# 6 butts...VIDEO ADDED



## Greg Rempe (Jul 25, 2008)

Going on the Klose early tomorrow morning (2am) for a party later on Saturday...I am shooting a video for Puff just to make sure he knows that I cook on the Klose.

Woodman, what time will I expect you over tonight to help me through the night?


----------



## surfinsapo (Jul 25, 2008)

You go Greg!!!!


----------



## Cookerme (Jul 25, 2008)

Well with Woodman helping this cook will go down in history for the invention of Tequila pork burnt ends.


----------



## ronbeaux50 (Jul 25, 2008)

Nothing wrong with tequila burnt ends in my book!


----------



## Tannehill Kid (Jul 25, 2008)

Greg are you cooking with all wood or using to charcoal too.  What kind of wood are you using if any.  Thanks TK


----------



## Cliff H. (Jul 26, 2008)

You can shoot the video for Puff but let everyone see it.


----------



## Greg Rempe (Jul 26, 2008)

Tannehill Kid said:
			
		

> Greg are you cooking with all wood or using to charcoal too.  What kind of wood are you using if any.  Thanks TK



I start with a bed of coals but then go to all wood...using hickory this time around!


----------



## Kloset BBQR (Jul 26, 2008)

Thanks for the invite, Greg!  

We want to see pics!


----------



## LarryWolfe (Jul 26, 2008)

Tannehill Kid said:
			
		

> Greg are you cooking with all wood or using to charcoal too.  What kind of wood are you using if any.  Thanks TK



Greg always cooks with wood, sometimes he even puts some in the fire!


----------



## Diva Q (Jul 26, 2008)

Good Luck Greg!

Have a great cook. Looking forward to seeing your pictures of the Klose and cook.


----------



## surfinsapo (Jul 26, 2008)

A few pics Greg...please? have fun brother...


----------



## Cliff H. (Jul 26, 2008)

WAKE UP GREG!!!!!!!

YOUR MAVERICK IS GOING OFF.!!!!!!!!!!!


----------



## Greg Rempe (Jul 26, 2008)

Uh, when you are running a Klose...you don't use a Maverick...you're up tending the fire... :roll:


----------



## Cliff H. (Jul 26, 2008)

Greg Rempe said:
			
		

> Uh, when you are running a Klose...you don't use a Maverick...you're up tending the fire... :roll:



My Bad.  

How will you find time to take a video.  Do you have a camera girl ?


----------



## Captain Morgan (Jul 26, 2008)

no progress pics?


----------



## Greg Rempe (Jul 26, 2008)

Got 2 of the 6 resting...4 more have hit the foil for finishing...I'll be honest...you can't forget about the fire for a second...the minute you do your coal bed goes bye bye...then its a race to get something back to help light the next log.
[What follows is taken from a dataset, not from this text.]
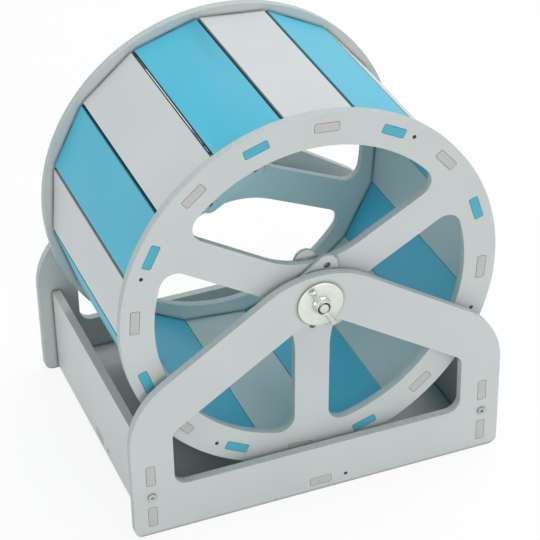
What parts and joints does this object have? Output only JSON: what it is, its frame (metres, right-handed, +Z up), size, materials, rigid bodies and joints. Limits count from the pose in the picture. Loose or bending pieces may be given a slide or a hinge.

But everything looks good!


----------



## Kloset BBQR (Jul 26, 2008)

Pics?


----------



## Captain Morgan (Jul 26, 2008)

I got a feeling this is something of a dream sequence.


----------



## Cliff H. (Jul 26, 2008)

Give Greg a break.  It takes a while to edit videos.  I am sure he is hard at work.


----------



## ronbeaux50 (Jul 26, 2008)

JB can do it in 10 minutes :roll:


----------



## Tannehill Kid (Jul 26, 2008)

Greg Rempe said:
			
		

> Got 2 of the 6 resting...4 more have hit the foil for finishing...I'll be honest...you can't forget about the fire for a second...the minute you do your coal bed goes bye bye...then its a race to get something back to help light the next log.
> 
> But everything looks good!


Greg I talked to Dave Klose about that and he gave me a few tips on keeping the fire going and it has saved me alot of stress   Give him a call you already know how much he likes to talk


----------



## big dude (Jul 26, 2008)

Greg Rempe said:
			
		

> Uh, when you are running a Klose...you don't use a Maverick...you're up tending the fire... :roll:



As a Klose owner, I know what you're saying, but I've found (remember I'm a novice) it's runs well with pretty big chunks of wood - maybe 3 times the wrist sized splits often talked about (12"-14" dia log split into 6 pieces x 18" long).  This cuts wood feeding way down and still burns clean in mine with the inlet damper at about 50%.  It's basically the same size I use in my fireplace.


----------



## Captain Morgan (Jul 26, 2008)

ah...learning to cook on a new pit...that's what barbecue is all about.
Tips are great, but nothing beats experience.


----------



## Nick Prochilo (Jul 27, 2008)

Captain Morgan said:
			
		

> ah...learning to cook on a new pit...that's what barbecue is all about.
> Tips are great, but nothing beats experience.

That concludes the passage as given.